Anche perché, malgrado l’attuale scadenza sia prevista per il 2015, Brendan Rodgers non sarebbe mai disposto a fare a meno della sua colonna portante, tanto in campo quanto nello spogliatoio. Dopo avergli fatto sottoscrivere l’ultimo accordo biennale lo scorso luglio, molto presto - magari dopo l’estate - il manager nordirlandese provvederà al nuovo contratto.

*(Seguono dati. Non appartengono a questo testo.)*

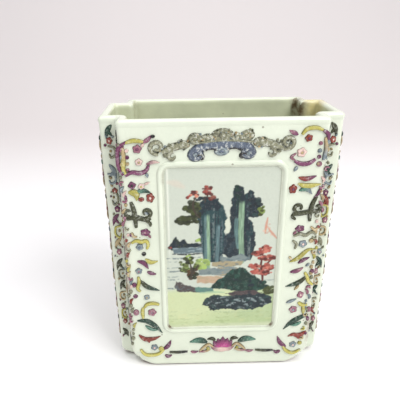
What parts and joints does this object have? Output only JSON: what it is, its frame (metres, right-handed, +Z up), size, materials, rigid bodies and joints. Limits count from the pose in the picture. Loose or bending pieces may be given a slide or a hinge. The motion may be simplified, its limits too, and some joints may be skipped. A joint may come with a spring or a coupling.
{
  "type": "brush pot",
  "caption": "Rectangular porcelain brush pot with indented corners, framed landscape panels and enamelled relief scrolls.",
  "frame": {"origin": "centre of the foot, on the surface that the pot stands on", "axes": "+Z up the pot, X along the wide faces, +Y towards the back face"},
  "size_m": [0.101, 0.0478, 0.12],
  "materials": {
    "porcelain": "clear glaze over white body",
    "lip": "thick cream glaze",
    "foot": "unglazed biscuit",
    "frame_bead": "clear glaze over moulded bead",
    "collar_enamel": "grey and blue overglaze enamel",
    "lotus_enamel": "rose and green overglaze enamel",
    "scroll_enamel": "overglaze enamels in many colours"
  },
  "bodies": {
    "root": {"base_slab": "porcelain", "foot_ring": "foot", "mouth_rim": "lip", "front_wall": "porcelain", "back_wall": "porcelain", "left_wall": "porcelain", "right_wall": "porcelain", "corner_front_left": "porcelain", "corner_front_right": "porcelain", "corner_back_left": "porcelain", "corner_back_right": "porcelain", "front_panel_frame": "frame_bead", "back_panel_frame": "frame_bead", "left_panel_frame": "frame_bead", "right_panel_frame": "frame_bead", "front_cloud_collar": "collar_enamel", "back_cloud_collar": "collar_enamel", "left_cloud_collar": "collar_enamel", "right_cloud_collar": "collar_enamel", "front_lotus_spray": "lotus_enamel", "back_lotus_spray": "lotus_enamel", "left_lotus_spray": "lotus_enamel", "right_lotus_spray": "lotus_enamel", "front_scrolls_left": "scroll_enamel", "front_scrolls_right": "scroll_enamel", "back_scrolls_left": "scroll_enamel", "back_scrolls_right": "scroll_enamel", "left_scrolls_front": "scroll_enamel", "left_scrolls_back": "scroll_enamel", "right_scrolls_front": "scroll_enamel", "right_scrolls_back": "scroll_enamel", "corner_spray_front_left": "scroll_enamel", "corner_spray_front_right": "scroll_enamel", "corner_spray_back_left": "scroll_enamel", "corner_spray_back_right": "scroll_enamel"}
  },
  "joints": []
}
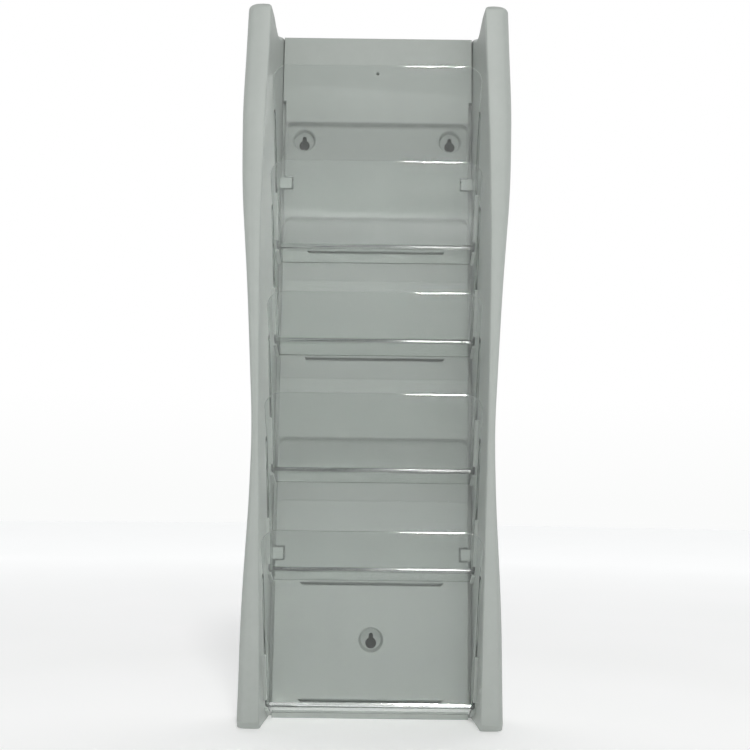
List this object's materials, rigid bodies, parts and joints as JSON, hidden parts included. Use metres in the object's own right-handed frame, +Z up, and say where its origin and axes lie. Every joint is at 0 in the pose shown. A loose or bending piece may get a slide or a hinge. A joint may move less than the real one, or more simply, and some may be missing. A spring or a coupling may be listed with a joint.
{
  "type": "leaflet sorter",
  "caption": "Tall grey plastic sorter for A4 leaflets: two curved hollow side panels, a back panel with keyholes for wall hanging, and clear leaning pockets that lift out.",
  "frame": {"origin": "under the middle of the outline, on the plane that the side panels stand on", "axes": "+Z up, -Y towards the user, +X to the right; the back rests on a wall in the +Y direction"},
  "size_m": [0.2822, 0.1495, 0.777],
  "materials": {
    "side_plastic": "fine satin, light grey",
    "back_plastic": "fine satin, light grey",
    "clear_plastic": "clear polystyrene, polished"
  },
  "bodies": {
    "frame": {"back_panel": "back_plastic", "left_side_panel": "side_plastic", "right_side_panel": "side_plastic"},
    "tray_1": {"tray_1": "clear_plastic"},
    "tray_2": {"tray_2": "clear_plastic"},
    "tray_3": {"tray_3": "clear_plastic"},
    "tray_4": {"tray_4": "clear_plastic"},
    "tray_5": {"tray_5": "clear_plastic"}
  },
  "joints": [
    {"name": "tray_1_lift", "type": "slide", "parent": "frame", "child": "tray_1", "axis": [0, -0.3305, 0.9438], "range_m": [0, 0.2]},
    {"name": "tray_2_lift", "type": "slide", "parent": "frame", "child": "tray_2", "axis": [0, -0.3305, 0.9438], "range_m": [0, 0.2]},
    {"name": "tray_3_lift", "type": "slide", "parent": "frame", "child": "tray_3", "axis": [0, -0.3305, 0.9438], "range_m": [0, 0.2]},
    {"name": "tray_4_lift", "type": "slide", "parent": "frame", "child": "tray_4", "axis": [0, -0.3305, 0.9438], "range_m": [0, 0.2]},
    {"name": "tray_5_lift", "type": "slide", "parent": "frame", "child": "tray_5", "axis": [0, -0.3305, 0.9438], "range_m": [0, 0.2]}
  ]
}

D’altronde, malgrado gli anni passino, rinunciare ad un interprete di questo calibro risulterebbe realmente difficile: Gerrard ha ricoperto con profitto tutti i ruoli del centrocampo, può giocare da centrale o sull’esterno, così come alle spalle delle punte, a voler tacere che agli esordi si disimpegnò sulla corsia destra della retroguardia. Legge il gioco come pochi, recupera palloni, costruisce l’azione e supporta quella offensiva, apre il compasso e calibra lanci millimetrici, ha sempre saputo inserirsi in zona gol, eccelle nel gioco aereo ed è anche munito della staffilata dalla distanza oltre che di un fisico granitico (183 cm per 83 kg). Un repertorio da numero uno assoluto, non lo scopriamo certo oggi ma era giusto ricordarlo. Le prossime saranno settimane intensissime per Steven, impegnato nella rincorsa all’agognato sogno Premier prima di prendere l’aereo per il Brasile dove guiderà, fascia al braccio, la Nazionale dei Tre Leoni nella quale conta finora 109 presenze, condite da 21 realizzazioni. Il buon Roy Hodgson conta su di lui, al pari di un Paese intero, ma prima Gerrard spera di ascoltare dalla Kop il più forte You'll Never Walk Alone della storia, levando al cielo il celebre trofeo coronato che spetta ai campioni d’Inghilterra.